Can a toy strengthen a girl in a difficult moment? Yes. Can the world's best-selling doll—three a second, Mattel says—become a mirror of how we relate to disability? Yes. «Paradoxically,» Pamela points out, «she's supposed to be the handicapped Barbie, but she's totally flexible! Paradoxically, she moves much better than the others.»
Can the world's best-selling doll become a mirror of how we relate to disability?
The school played an important role in Alberta's recovery. «I talked to her teachers about her distress; she didn't want to go to school anymore, didn't want tennis, didn't want any of the activities she loved—because they meant being with the bullies. The afternoon school aide was the only one who listened to me (other mothers brushed it off as 'kid stuff'). She noticed something was wrong, too, and she introduced awareness games into the activities. And the games worked because those girls came to Alberta and apologized: 'We realized we treated you badly, we didn't mean to hurt you.' I asked Alberta, 'What did you say?' 'Nothing, Mom—they're my friends, I had to forgive them.' It's not like everything's perfect now, but things are much better.»
This year, a wheelchair showed up under our tree too—for my son. Santa brought him a Lego skate park with all the extras; among the minifigures is an athlete in a wheelchair. Santa has a name and a last name: an in-law aunt who shops with heart, foresight, and brains. It's Serena, always Serena.

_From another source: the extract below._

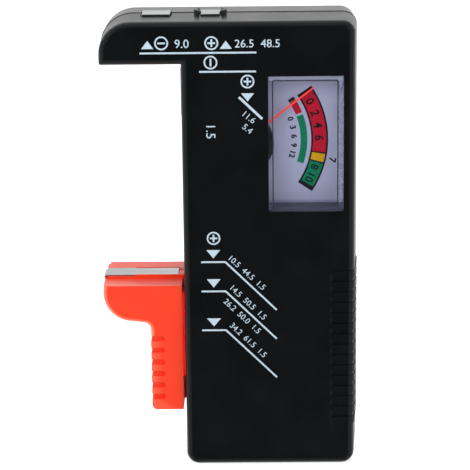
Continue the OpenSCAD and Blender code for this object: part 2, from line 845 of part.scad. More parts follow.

My son makes his wheeled skateboarder do incredible jumps, while the Barbie in the wheelchair (Ken sitting down is on the shelf too, Pamela notes) is glued to Alberta's hand. These are toys that say something about difference as a value—because behind them are children who understood, with a naturalness that gives us hope, that difference is simply normal. Thanks to her mom, her mom's friend, and Toys, Alberta started a revolution.